Raffi Kamber, co-founder of Singular, states: "Benjamin Saada is a recognized figure in the world of industrial innovation. Having revolutionized the aeronautics industry with the world's lightest aircraft seat, he is now tackling the valorization of a strategically important material for the planet with the creation of FAIRMAT. The ambition of the FAIRMAT team won us over immediately, and we are very pleased to be able to support the first steps of this future major player in deep tech in Europe and beyond."

About FAIRMAT

Founded in 2020 by Benjamin Saada, FAIRMAT is a French deeptech company with the ambition of revolutionizing the recycling of carbon fiber composite. Through its breakthrough technology, FAIRMAT enables a sustainable future for composites and a more ecological industrialization over the long term. More information at: www.fairmat.tech

About Singular


Singular is a European venture capital fund supporting founders of high-potential young technology companies. Focused on the digital sector, and in particular on machine learning and computer vision, Singular's teams support projects throughout their development with particular attention to their international growth potential.

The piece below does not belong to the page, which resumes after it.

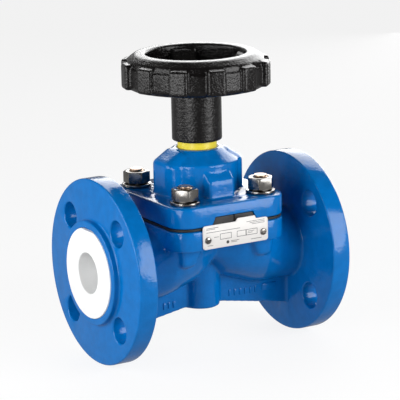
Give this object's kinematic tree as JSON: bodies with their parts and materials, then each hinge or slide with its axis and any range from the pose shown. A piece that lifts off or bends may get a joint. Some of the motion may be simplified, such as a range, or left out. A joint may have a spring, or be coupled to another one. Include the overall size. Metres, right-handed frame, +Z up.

About carbon fiber composites

Carbon fiber composite is one of the most common forms of composite in use today. Carbon fiber is produced primarily through polymerization at extremely high temperatures in an inert atmosphere furnace.

The resulting fibers are then spun and/or woven into sheets and mixed with hardening resins to form the various required components. A composite material is an assembly of at least two components that differ in form and chemical composition and are non-miscible. In general, it consists of a reinforcement (here, carbon fiber) and a matrix (here, a polymerized resin).

Composites are used across a wide range of markets and applications including industry, railways, renewable energy, and aerospace. They are also used in newer applications such as hydrogen vehicles, drones, bicycles, boats, and more.

Compared to traditional materials such as steel, aluminum, iron, or titanium, composites have not yet reached full maturity and have only recently come to be better understood by design and manufacturing engineers. However, the physical properties of composites make them undeniably attractive. High strength combined with low weight remains the winning combination driving composite materials into new horizons.

Indeed, carbon fiber composites represent a sustainable means of reducing CO₂ emissions: aircraft, hydrogen vehicles, electric mobility, wind turbines, and more have all become significantly less energy-intensive since incorporating this material into their design.


¹ According to estimates presented by Sankar Karuppannan Gopalraj and Timo Kärki in the scientific journal SN Applied Sciences, published February 2020. ² According to estimates presented by A.K. Bledzki, K. Goracy, and M. Urbaniak in the scientific journal Polymer, published January 2021.